Tesla stock hasn't closed above $700 since May. Nicolas Asfouri/AFP via Getty Images Tesla stock looks like it is breaking out, with a hefty gain despite a lack of substantial news. The likeliest reason is developments in China .
Shares have been on a tear. Last week, despite a 2% decline after the electric-car company reported its earnings on Tuesday, Tesla (ticker: TSLA) shares rose 6.8% from $643.38, closing the week at $687.20.
The results were better than expected, with the company setting new records for operating profit and bottom-line income, so that news may have helped the stock even if the positive reaction was delayed. News from Ford Motor (F) may have helped Tesla stock even more.
Wednesday evening, Ford raised its forecast for operating profits for the full year—a sign that the shortage of semiconductors that constrained global auto production in the first half of 2021 is abating.
But that was all last week’s news, and Tesla shares were up another 5% on Monday. The S&P 500 and Dow Jones Industrial Average were up 0.5% and 0.6%, respectively.
Investors may be feeling bullish about China’s electric-vehicle market. NIO (NIO), XPeng (XPEV) and Li Auto (LI) all reported their July deliveries recently. All were at about 8,000 units for the month, but XPeng and Li reported records, NIO was just short of its monthly record.
Those numbers are another sign that Chinese EV demand is hot. And China is the world’s largest market for new cars.
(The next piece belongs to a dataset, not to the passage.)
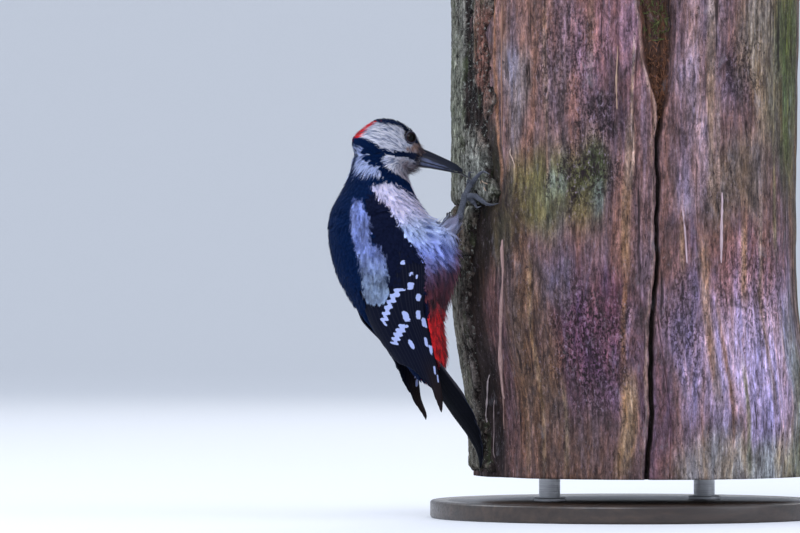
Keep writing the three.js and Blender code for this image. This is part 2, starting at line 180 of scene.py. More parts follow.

XPeng shares were up 7.2% in early trading, while Li stock rose 4.4%. NIO shares were up 3.9%.
Optimism about Tesla’s driver-assistance software might also be adding to the rally. Tesla recently released new versions of its autonomous-driving software. Now, videos are popping up on Twitter (TWTR) and YouTube showing Tesla vehicles driving themselves successfully.
The videos, of course, are only a sampling. And Tesla’s software still requires drivers to be engaged at all times. True self-driving cars are still down the road.
Tesla stock closed 2020 at $705.67. At current levels of around $720, the shares are up about 2% year to date. Closing above $700 would be a good sign for the stock. Shares haven’t closed above $700 since May, when investors were worrying about the chip shortage and the pace of growth in China’s EV industry.